Until recently, polyphonic synthesizers were confined to the private stock of inventors, engineers and a few well known players who function as advisors to the electronic keyboard industry.

December 1, 1976
Allen Hester

The CREEM Archive presents the magazine as originally created. Digital text has been scanned from its original print format and may contain formatting quirks and inconsistencies.

Until recently, polyphonic synthesizers were confined to the private stock of inventors, engineers and a few wellknown players who function as advisors to the electronic keyboard industry. This year the common man's version has been offered up for public consumption; one such manifestation of electronic wizardry is the ARP Omni.

Basically the Omni is a string synthesizer (bass, cello, viola and violin) which also has the capacity to produce very authentic brass, electric piano, bass and harpsichord in various combinations. The four octave keyboard is split at one and one-half octaves from the low end and will play monophonically on the low end when programmed for synthesizer bass, string bass, or cello. This helps keep the sound cleaner because an excess of bass frequencies tends to muddy the sound.
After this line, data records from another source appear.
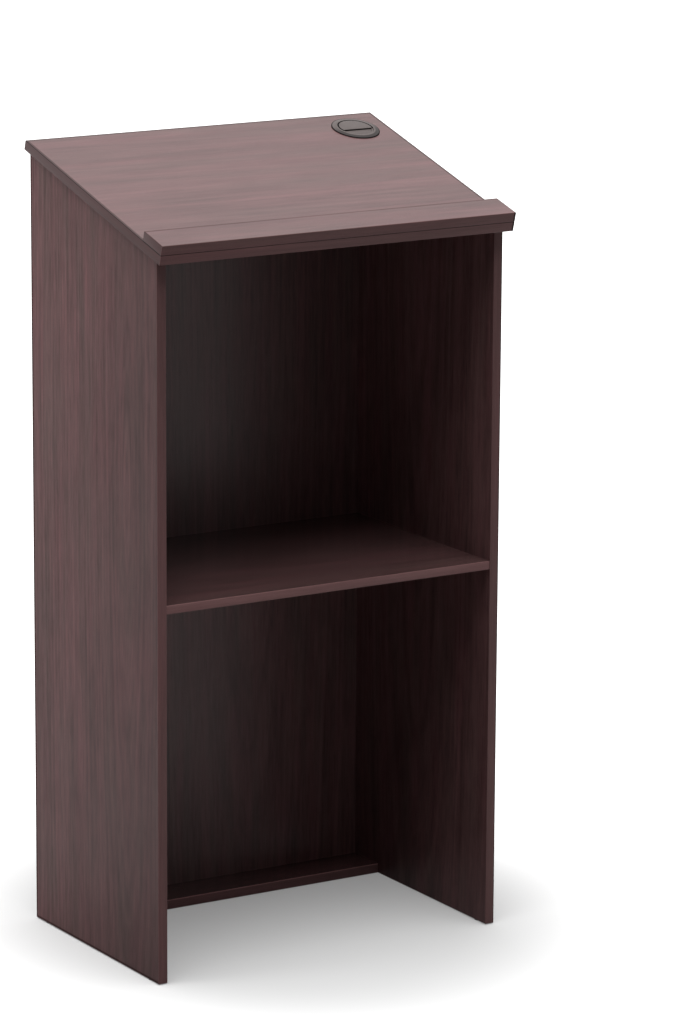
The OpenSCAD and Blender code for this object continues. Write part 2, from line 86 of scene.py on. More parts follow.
def node_box(node, axes=np.eye(3), origin=np.zeros(3)):
    """Lowest and highest corner of a CAD node, measured from origin along the rows of axes."""
    local = (mesh_points(frame["nodes"][node].data) - origin) @ axes.T
    return local.min(0), local.max(0)


RING_LOW, RING_HIGH = node_box("grommet_ring", DESK_AXES, GROMMET_CENTRE)
LID_LOW, LID_HIGH = node_box("grommet_lid", DESK_AXES, GROMMET_CENTRE)
SHUTTER_LOW, SHUTTER_HIGH = node_box("grommet_shutter", DESK_AXES, GROMMET_CENTRE)


def number(name, description, default, **limits):
    """A number that the user can change."""
    return FloatProperty(name=name, description=description, default=default, **limits)


def length(name, description, default):
    """A size in metres that the user can change."""
    return number(name, description, default, min=0.0, precision=5, unit="LENGTH")


def share(name, description, default):
    """A share from 0 to 1 that the user can change."""
    return number(name, description, default, min=0.0, max=1.0, subtype="FACTOR")


def turn(name, description, degrees):
    """An angle that the user can change."""
    return number(name, description, math.radians(degrees), subtype="ANGLE")


def colour(name, description, default):
    """A colour that the user can change, as linear red, green and blue."""
    return FloatVectorProperty(
        name=name, description=description, default=default, min=0.0, max=1.0, size=3, subtype="COLOR"
    )


def place(name, description, default):
    """A place in metres that the user can change."""
    return FloatVectorProperty(
        name=name, description=description, default=default, size=3, unit="LENGTH"
    )


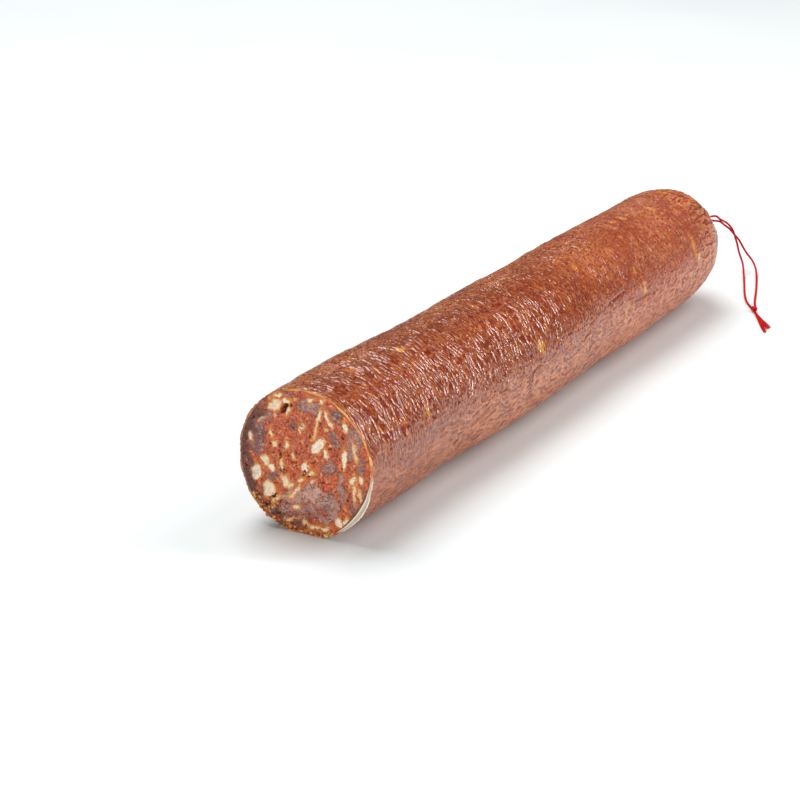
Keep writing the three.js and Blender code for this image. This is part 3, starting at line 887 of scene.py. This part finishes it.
def casing_outside(along, angle, height, edge_wave):
    """The outer face of the casing, from the cut to the neck of the tuft."""
    share = dome_share(along, 0)
    radius = (plain_radius(along) + unevenness(along, angle)) * share
    radius = radius + height * np.clip(share * 3, 0, 1)
    closed = (along - DOME_START) / DOME_LENGTH
    fold = 0.5 + 0.5 * np.sin(PLEATS * np.radians(angle) + np.sin(3 * np.radians(angle)))
    radius = radius - np.minimum(PLEAT_DEPTH * smooth(0.45, 0.97, closed) * fold, radius * 0.2)
    lip = lip_share(along, angle)
    rise = LIP_RISE * lip * (1 + edge_wave) + edge_wave * (1 - smooth(0, 3, along))
    return on_axis(X_OF_CUT + along - rise, radius + LIP_FLARE * lip**2, angle, 0)


def filling_radius(along, angle, inset):
    """The radius that far inside the body's outside, closing before it at the tied end."""
    radius = plain_radius(along) + unevenness(along, angle) - inset
    return radius * dome_share(along, GATHERED_WALL)


def casing_inside(along, angle):
    """The hidden inner face of the casing."""
    lip = lip_share(along, angle)
    inset = gathered_inset(along) + LIP_WIDTH * lip
    radius = filling_radius(along, angle, inset)
    return on_axis(X_OF_CUT + along - LIP_RISE * 0.4 * lip, radius, angle, inset)


def casing_rim(inner, outer, at_rim, flare):
    """The casing's cut edge. Where it flares it has two raised edges, and a sunken gap inside them, which
    is also painted with shade.
    """
    rim = inner + (outer - inner) * at_rim[..., None]
    edges = bell(at_rim - 0.38, 0.1) + bell(at_rim - 0.96, 0.1)
    gap = bell(at_rim - 0.18, 0.1)
    plain = 0.12 * np.sin(math.pi * at_rim) * (1 - flare)
    rim[..., 0] -= plain + flare * (0.35 * edges - 0.7 * gap)
    return rim, edges, gap


def tuft_surface(angle):
    """The ruffled tuft past the neck, rolled in at its end."""
    neck, top = NECK_RADIUS, TUFT_RADIUS
    tuft = catmull([
        (1, neck + 0.5, 0.02), (2.2, neck, 0), (6.4, neck, 0), (7.8, neck + 0.5, 0.05),
        (10.4, top * 0.9, 0.08), (11.7, top * 0.88, 0.1), (11.9, top * 0.7, 0.12), (11.2, top * 0.4, 0.15),
    ], RING_STEP)
    out, size, ruffle = (tuft[:, i, None] for i in range(3))
    wave = np.sin(TUFT_RUFFLES * np.radians(angle)) + 0.6 * np.sin(19 * np.radians(angle) + out)
    return on_axis(X_OF_CUT + BODY_LENGTH + out, size * (1 + ruffle * wave), angle, 0)


def paint_surfaces(mesh, surfaces, name, outer, inner=0.0, at_cut=0.0, tail=0.0):
    """Paint the casing inside, at the cut, outside and on the tuft, and the points that close it."""
    values = zip((inner, at_cut, outer, tail), surfaces)
    full = [np.broadcast_to(value, surface.shape[:2]).ravel() for value, surface in values]
    paint(mesh, name, np.concatenate([[inner], *full, [tail]]))


def paint_body(shade, come, along, angle):
    """Where fat shows, where the casing is dry, brown or far from the cut, and the low side, which gets a
    painted sheen.
    """
    shade("fat", spot_strength(along, angle))
    dry = np.maximum(DRY_TOP * smooth(60, 92, angle), DRY_LOW * smooth(14, -24, angle))
    dull = round_noise(come, (angle + 90) / 360, 30, 30, 42)
    dry = np.maximum(dry, DRY_END * smooth(150, 330, along + 18 * dull))
    shade("dry", dry, inner=1.0, at_cut=0.5, tail=0.6)
    shade("brown", smooth(*TOP_SIDE, angle), inner=1.0, tail=0.6)
    shade("far", smooth(*FAR_FROM_CUT, along))
    # Painted sheen on the low side, standing in for the table's reflection
    shade("bloom", 1 - smooth(-30, 22, np.abs(wrap_degrees(angle + 80)) - 80))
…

The viola and violin settings are voiced so that the viola is mellower (has fewer high harmonics) than the violin. When played together, each voice is distinct, which gives the string section a very lush, rich-sounding total effect. The string sound of the Omni is even better than the old ARP string ensemble, which already far surpassed other string synthesizers on the market.
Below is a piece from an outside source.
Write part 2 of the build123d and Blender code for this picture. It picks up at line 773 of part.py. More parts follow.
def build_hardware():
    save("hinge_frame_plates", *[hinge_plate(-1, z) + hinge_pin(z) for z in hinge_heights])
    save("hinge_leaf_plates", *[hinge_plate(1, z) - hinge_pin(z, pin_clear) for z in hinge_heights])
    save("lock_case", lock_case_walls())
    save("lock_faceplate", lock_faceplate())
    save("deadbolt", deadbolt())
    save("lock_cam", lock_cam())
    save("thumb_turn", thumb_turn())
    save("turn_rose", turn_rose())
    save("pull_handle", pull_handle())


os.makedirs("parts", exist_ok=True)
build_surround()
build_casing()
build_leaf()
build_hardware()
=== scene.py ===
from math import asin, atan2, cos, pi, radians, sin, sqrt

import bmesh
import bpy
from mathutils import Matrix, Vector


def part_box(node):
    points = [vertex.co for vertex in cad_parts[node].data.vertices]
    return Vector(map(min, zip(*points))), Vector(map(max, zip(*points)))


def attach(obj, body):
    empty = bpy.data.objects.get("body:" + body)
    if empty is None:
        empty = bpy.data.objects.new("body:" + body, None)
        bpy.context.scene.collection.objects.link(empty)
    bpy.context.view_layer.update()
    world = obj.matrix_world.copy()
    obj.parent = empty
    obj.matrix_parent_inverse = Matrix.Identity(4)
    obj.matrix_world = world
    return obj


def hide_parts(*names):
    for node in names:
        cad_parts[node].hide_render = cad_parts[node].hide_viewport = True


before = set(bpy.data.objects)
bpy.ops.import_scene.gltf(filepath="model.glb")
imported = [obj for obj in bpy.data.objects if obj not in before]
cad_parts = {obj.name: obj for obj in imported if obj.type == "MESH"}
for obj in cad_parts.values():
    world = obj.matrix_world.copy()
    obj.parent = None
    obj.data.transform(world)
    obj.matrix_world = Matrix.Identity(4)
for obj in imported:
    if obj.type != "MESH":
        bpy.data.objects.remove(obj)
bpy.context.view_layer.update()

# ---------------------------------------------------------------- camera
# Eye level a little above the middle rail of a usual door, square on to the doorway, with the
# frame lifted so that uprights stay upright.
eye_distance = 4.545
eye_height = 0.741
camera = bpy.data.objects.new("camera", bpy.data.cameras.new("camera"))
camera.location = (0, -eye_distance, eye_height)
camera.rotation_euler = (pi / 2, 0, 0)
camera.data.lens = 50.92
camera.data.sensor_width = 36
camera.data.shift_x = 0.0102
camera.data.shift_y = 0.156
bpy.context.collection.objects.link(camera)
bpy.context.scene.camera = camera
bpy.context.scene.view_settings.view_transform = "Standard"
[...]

On the left hand side of the control panel eight slide controls allow the player to adjust the envelope (ADSR), the VCF (voltage-controlled filter) frequency and VCF resonance, and the LFO (low-frequency oscillator). All this amounts to control of the behavior of a note in time (how fast it swells, how long it endures); the harmonic content of a note (how bright or how mute the sound); and the depth and speed of tremelo (for phase-like effects or string vibrato).

There are two synthesizer bass footages (16' and 8') and two synthesizer footages (8' and 4') which are voiced with slightly different harmonic content to provide subtle contrasts in tone. Again, a very full-bodied effect. Although there is only one basic waveform change (sawtooth to pulse wave), the filter, ADSR and mix controls make a wide range of sounds possible.

While your hands are busy with all that, there are a couple of particularly nice features brought into play by using your feet; the sustain foot switch, which works exactly like a sustain pedal on a piano; and the foot pedal, which opens and closes the VCF, thereby creating wah-wah effects by raising and lowering the harmonic content (number of overtones) of the notes being played. The sustain foot switch is a vast improvement over older models which had less flexibility; and the foot pedal is very helpful, especially for bass patterns a la Hancock. Very funky.

Overall, the panel layout is simple and sensible; the controls most often adjusted are close to the left hand; status lights indicate which functions are in use; the unit is lightweight, and the top is wide enough to accomodate other keyboards easily. Stereo outputs facilitate splitting strings and brass into separate channels of a stereo amp and there's a Gannon XLR jack on the rear panel for balanced-line hookups. Altogether a very solid piece of equipment.

The sacrifice one makes for all the aforementioned keen, nifty features is a heavy one. Many of the advances common to most monophonic units, such as pitch bending and portamento, noise sources, and a variety of waveforms to choose from are not available here. There are no fixed rules as to what a synthesizer will do, so don't expect the Omni to duplicate every synthesized sound you've heard so far. It won't do that much, even though it is polyphonic and it has an astonishingly real string, brass and piano sound. If you prefer the broader possibilities of a monophonic unit, simply patch into the system interface jacks on the rear panel and live happily ever after.